I saw him play in college and was very impressed, and felt his tools were quite solid and were being underrated. He hit .344/.417/.495 in 212 at-bats in the New York-Penn League. I gave him a Grade B in the 2003 Baseball Prospect Book, writing "I think he's going to be one of the better players coming out of the '02 class."

Granderson played for Lakeland in the High-A Florida State League in 2003, hitting .286/.365/.458 with 11 homers, 49 walks, and 91 strikeouts in 476 at-bats. That may not look that hot, but his OPS was one of the best marks in the league at +22 percent. Scouting reports were muted, though...again, talk of mediocre tools. He didn't appear on the league Top 20 prospects list for Baseball America, and nobody really seemed impressed with him.

I lowered his grade slightly to a Grade B- and wrote that he could be a "good fourth outfielder or possibly a decent though not spectacular starter." Even that assessment was considered optimistic, although in retrospect I pulled my punches too much with him and should have stuck more strongly with my instincts that he was still being underrated.

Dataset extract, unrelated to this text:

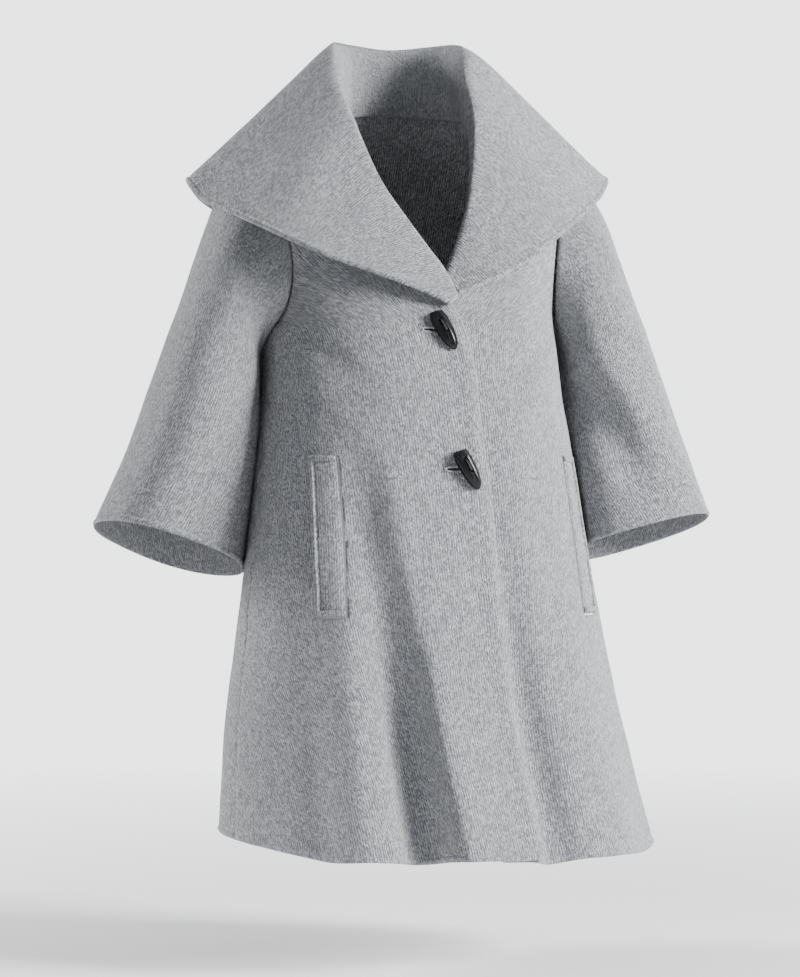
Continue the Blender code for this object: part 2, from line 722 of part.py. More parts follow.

Promoted to Double-A Erie for 2004, Granderson had an excellent year, hitting .303/.407/.515 with 21 homers, 14 steals, 80 walks, and 95 strikeouts in 462 at-bats. He saw action for the Tigers late in the year, going 6-for-25 (.240) with a double and triple. Although it looked like his Double-A numbers were way above his High-A marks, in context they really weren't: his OPS was +23 percent, almost exactly what it was the previous year.

However, with the surface numbers looking better, all of a sudden people started rating his tools more enthusiastically. They also praised his work ethic, leadership abilities, and intellect.

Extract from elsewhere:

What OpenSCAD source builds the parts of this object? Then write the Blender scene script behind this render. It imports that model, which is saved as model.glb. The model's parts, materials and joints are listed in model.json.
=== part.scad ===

He looked like the same guy to me, the same guy I saw in college with solid tools and a great approach.

Other than simply maturing physically, I don't think Granderson changed much. He didn't gain loads of bat speed or completely turn into someone different. It was the perception around him that changed.

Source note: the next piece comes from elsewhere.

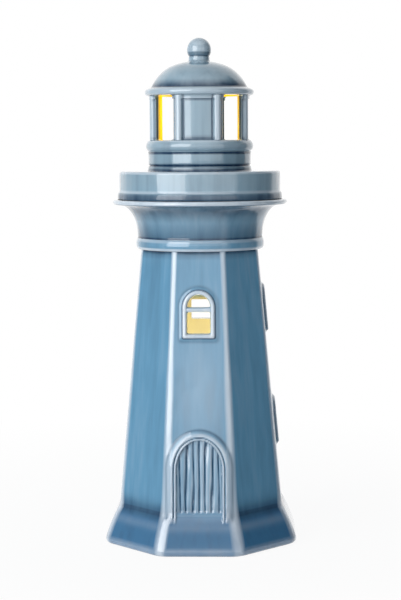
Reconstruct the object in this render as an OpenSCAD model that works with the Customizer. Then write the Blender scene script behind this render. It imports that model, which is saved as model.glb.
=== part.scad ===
// Ceramic garden lighthouse lantern: an eight-sided glazed tower, a lift-off lantern
// top, and the battery tealight that stands inside and lights the windows.
// +Z is up, the front with the door faces -Y, and the origin is the centre of the
// foot, on the surface that the lantern stands on. All sizes are in millimetres.

/* [Tower] */
// Half the width across the flats of the plinth at its widest
plinth_a = 57; // [55:0.1:60]
// Height of the plinth, from the table to the crease where the shaft starts
plinth_h = 22.5; // [19:0.5:28]
// Half the width across the flats of the shaft at the plinth
shaft_bottom_a = 48.6; // [48:0.1:51]
// Half the width across the flats of the shaft under the bead
shaft_top_a = 34.6; // [34.5:0.1:36.5]
// Height of the shaft, from the crease to the bead
shaft_h = 152.7; // [140:0.1:170]
// How much is taken off each upright corner of the octagon
corner_cut = 0.5; // [0.4:0.1:1.8]
// Thickness of the cast ceramic walls
wall = 4; // [3:0.1:5]
// Thickness of the tower's floor
floor_t = 4.5; // [3.5:0.1:6]
// Depth of the recess under the floor, inside the foot ring
foot_recess = 1.5; // [0.8:0.1:2.5]

/* [Cornice] */
// Radius of the round bead at the top of the shaft
bead_r = 38.4; // [37.8:0.1:40]
// Height of the bead
bead_h = 6.5; // [5:0.1:9]
// Height of the hollow cove between the bead and the rim
cove_h = 19; // [15:0.5:22]
// How far the cove spreads from the neck to the rim
cove_out = 11.5; // [10:0.1:12.5]
// Radius of the neck where the cove starts
neck_r = 37.4; // [36.6:0.1:38]
// Radius of the rim that carries the lantern top
rim_r = 52.2; // [51:0.1:54]
// Thickness of the rim
rim_t = 2.9; // [2.4:0.1:3.6]
// Radius of the tower's open mouth
mouth_r = 37; // [36:0.1:38]

/* [Lantern top] */
// Radius of the gallery drum
drum_r = 48.2; // [47:0.1:49.5]
// Height of the gallery drum above its foot
drum_h = 12.7; // [10:0.1:16]
// Height of the drum's foot, which stands out a little
drum_foot_h = 4.2; // [3:0.1:5]
// How far the foot stands out from the drum
drum_foot_out = 1; // [0.3:0.1:1.4]
// Depth of the locating rim that hangs in the tower's mouth
spigot_h = 6; // [4:0.5:8]
// Thickness of the locating rim
spigot_t = 3.5; // [2.5:0.1:4.5]
// Gap between the locating rim and the mouth, on each side
spigot_gap = 0.7; // [0.4:0.1:1.2]
// Radius of the plain band under the lantern windows
band_r = 30.6; // [29.8:0.1:31]
// Height of the step and band under the sill ring
band_h = 11.1; // [8:0.1:15]
// Height of the sill ring
sill_h = 7; // [5:0.1:8]
// Radius of the sill ring
sill_r = 32.1; // [31.8:0.1:33]
// Radius of the lantern room's wall
room_r = 29.2; // [28.6:0.1:29.6]
// Thickness of the lantern room's wall
room_t = 3.4; // [2.6:0.1:4]
// Height of the lantern windows
room_h = 26.4; // [20:0.2:34]
// Width of each lantern window
room_window_w = 15; // [12:0.1:16]
// Radius of the half-round columns
column_r = 2.5; // [2:0.1:2.8]
// Radius of the roof's eave
eave_r = 32.6; // [32.2:0.1:34]
// Height of the eave, from its underside to the dome
eave_h = 5.4; // [4.6:0.1:8]
// Radius of the dome above the eave
dome_r = 28.4; // [27.8:0.1:29.4]
// Height of the dome
dome_h = 14.9; // [13:0.2:20]
// Radius of the finial's ball
ball_r = 7.2; // [6.8:0.1:8.5]
// Radius of the finial's neck
ball_neck_r = 6.2; // [5:0.1:6.4]
// Height of the finial's neck
ball_neck_h = 3.4; // [2:0.1:5]

/* [Windows and door] */
// Half the width of a tower window's panes
pane_a = 6.8; // [5:0.1:8]
// Rise of the arch over a window's upper pane
pane_rise = 7.3; // [6:0.1:8]
// Height of a window's lower pane
pane_h = 12.6; // [9:0.1:16]
// Height of the bar between a window's two panes
bar_h = 2.7; // [2:0.1:4]
// Width of a window's raised frame
frame_w = 2.7; // [2:0.1:3.2]
// How far the window frames and the door frame stand out of the wall
frame_out = 1.7; // [0.8:0.1:2.5]
// Height of the bar of the front window above the table
upper_window_z = 143; // [130:0.5:148]
// Height of the bar of the side's upper window and of the back window above the table
side_window_z = 144; // [134:0.5:148]
// Height of the bar of the side's lower window above the table
lower_window_z = 76; // [70:0.5:84]
// Half the width of the door
door_a = 13.3; // [11:0.1:13.5]
// Height of the door's straight sides above the crease
door_side_h = 26.5; // [20:0.5:32]
// Rise of the door's arch
door_rise = 17.1; // [13:0.1:20]
// Width of the door frame beside the door
door_frame_w = 5.4; // [3.5:0.1:5.6]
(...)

I had him as a Grade B again entering 2005. I thought he might struggle at first in the majors, but wrote that he had the intellect and confidence to adjust if he was given the chance to do so. That didn't really happen; he played well in Triple-A (.290/.359/.515) and didn't have a lot of difficulty in 47 major league games, hitting .272/.314/.494. In 2006 he played 159 games for the Tigers, and he's been a regular ever since.

Granderson has a career WAR of 33.3 currently. His defense isn't as good as it was when he first reached the majors, but his power really blossomed. He's traded strikeouts for home runs, and his platoon splits have been pretty sharp throughout his career. His OPS+ dropped to 116 last year and (if you believe WAR) his defense has begun to deteriorate significantly.

His Bill James Sim Scores through age 31:

Ron Gant
Larry Doby
Bob Allison
Jose Cruz
Eric Davis
Bobby Thomson
Ray Lankford
Roger Maris
Preston Wilson
Frank Thomas (the one from the 50s)

That's a pretty strong list.

The worst guy on it, Preston Wilson, had a lot of flaws in his game. He did hit 189 career homers, but was done by age 32. Gant began fading at age 32. Hall of Famer Doby faded at 35. Allison faded at 34. Cruz, 32. Davis was still an excellent player when he managed to stay on the field through his late 30s but couldn't stay healthy. Thomson began fading at 30, Lankford at 35. Maris' last year was age 33 though he was still an above-average player. The white Frank Thomas from the 50s and 60s didn't fall apart until he was 35. An extremely crude estimation of the average "fading" year for Granderson's comps is about 33.5.

Wrist injuries are notorious for hindering power, which isn't a good thing for a guy whose ability to hit home runs is his best skill.

In any event, even with a full comeback this year, the Yankees would be wise to be looking for long-term replacements since his contract is up in 2014. Overall, though, he remains a personal favorite and by all accounts a great person.

LESSONS LEARNED: Gut instincts can pan out; don't be afraid to go against the crowd. Makeup matters.